On Sunday morning, cathedral bells summoned worshippers to
Matins and gulls squawked from the grey sky. I strolled
through a maze of narrow lanes, past converted oast-houses
and cottages with tiny crooked doors, overhanging upper
storeys, timbered walls and undulating roofs. I lingered at
Queningate - the Queen's gate - an archway leading to the
cathedral precincts. Nearby are the remains of the original
Queningate, a Roman postern gate through which Queen Bertha
walked on her way to St Martin's.
Finally, I entered the cathedral. A brass compass-rose, set
into the floor of the nave, marks the probable site of St
Augustine's original cathedral, founded by Ethelbert. Christ
Church was rebuilt after the Norman Conquest, and extended
over the next three centuries. The result is breathtaking.

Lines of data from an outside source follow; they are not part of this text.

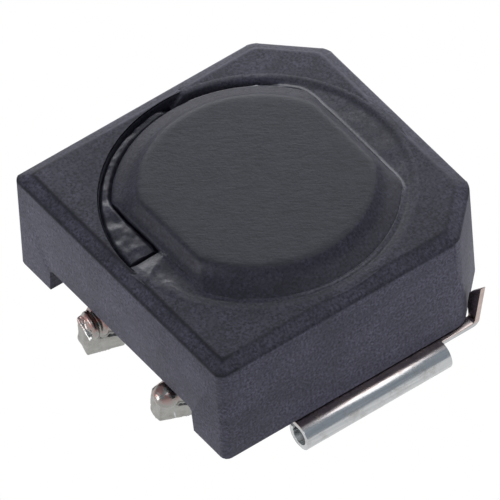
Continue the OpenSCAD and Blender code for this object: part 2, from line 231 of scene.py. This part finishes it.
# %% Tin plate
def tin_finish():
    material, tree, coord = new_material("tin-plated copper alloy sheet")
    drawn = add(tree, "ShaderNodeMapping", {"Vector": coord,
                                            "Scale": (1 / (0.07 * MM), 1 / (1.6 * MM), 1 / (0.07 * MM))})
    lines = add(tree, "ShaderNodeTexNoise", {"Vector": drawn, "Scale": 1.0, "Detail": 3.0})
    stain = add(tree, "ShaderNodeTexNoise", {"Vector": coord, "Scale": 1 / (0.5 * MM), "Detail": 4.0,
                                             "Roughness": 0.65})
    c = add(tree, "ShaderNodeMix", {0: lines.outputs[0], 6: paint("#a4a9ae"), 7: paint("#cbcbca")},
            data_type="RGBA")
    dull = add(tree, "ShaderNodeMapRange", {0: stain.outputs[0], 1: 0.52, 2: 0.72, 3: 0.0, 4: 0.55})
    c = add(tree, "ShaderNodeMix", {0: dull, 6: c, 7: paint("#948d89")}, data_type="RGBA")
    # painted reflection and shade: a brown tint along the top of the bend and on the upper tab stands for the dark
    # ring mirrored there
    z = add(tree, "ShaderNodeSeparateXYZ", {0: coord}).outputs[2]
    warm = add(tree, "ShaderNodeMapRange", {0: z, 1: 0.97 * MM, 2: 1.1 * MM, 3: 0.0, 4: 0.5},
               interpolation_type="SMOOTHSTEP")
    c = add(tree, "ShaderNodeMix", {0: warm, 6: c, 7: paint("#b79486")}, data_type="RGBA")
    rough = add(tree, "ShaderNodeMapRange", {0: stain.outputs[0], 1: 0.3, 2: 0.7, 3: 0.17, 4: 0.3})
    bump = add(tree, "ShaderNodeBump", {"Height": lines.outputs[0], "Strength": 0.25, "Distance": 0.006 * MM})
    finish(tree, Base_Color=c, Metallic=1.0, Roughness=rough, Normal=bump)
    return material


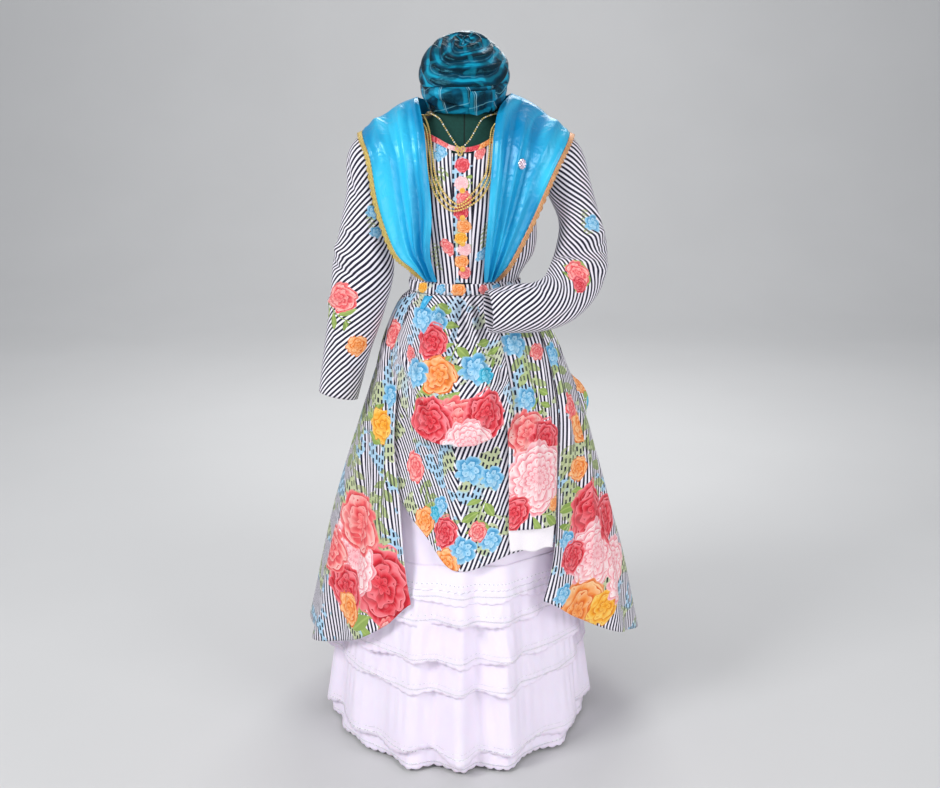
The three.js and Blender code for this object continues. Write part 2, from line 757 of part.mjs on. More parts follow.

After gazing at the immense sunlit nave, raised quire, side
chapels, pulpit screen, crypt and ancient tombs, I wandered
round the outside of the cathedral, over velvety lawns,
through shady cloisters and beneath gleaming masonry.
Back in the Buttermarket, I sheltered from a sudden shower
in an overhanging medieval building (now a café). As I
sipped my cappuccino, I heard an amplified Latin chant, and
a fainter sung response, and across the cobbles towards
Christ Church Gate came a procession of pilgrims who had
walked from Ethelbert's cathedral in Rochester to worship in
the ruins of St Augustine's abbey.
At three o'clock, the cathedral bells pealed again, and drew
me into Evensong. For forty-five minutes, agnostic as I am,
I was soothed and exhilarated by the music flooding the high
vaulted ceiling, by the stained glass, gemlike in the
afternoon sunshine, and by the curious and unlikely beliefs,
which since Bertha's day, have underpinned English laws and
customs.
The quire was full of Chaucerian characters. Sitting next to
me was a gap-toothed Wife of Bath, plump and jolly, reciting
the creed loudly and a word later than everybody else.
Across the aisle, an aquiline-nosed Knight whispered to a
curly-headed Squire. In another pew, a burly tee-shirted
Miller sported a beard and red cheeks. A mobile phone
bleeped during the anthem, and I glanced at its owner - a
thin-faced Pardonner with pale, wispy hair. But here also
were characters unfamiliar to Chaucer - a demurely dressed
Muslim couple, a group of Chinese tourists, bulky Americans
in shorts, Japanese youngsters with dyed hair, a
cross-section of modern multicultural society. And after the
final organ voluntary, this diverse congregation burst into
applause. St Martin's church, the cathedral and the abbey
ruins - where Bertha, Ethelbert and Augustine were buried -
are only part of the enduring legacy of the queen who
brought Christianity to England. But Canterbury -
headquarters of the church, prosperous city and tourist
centre - owes everything to Queen Bertha.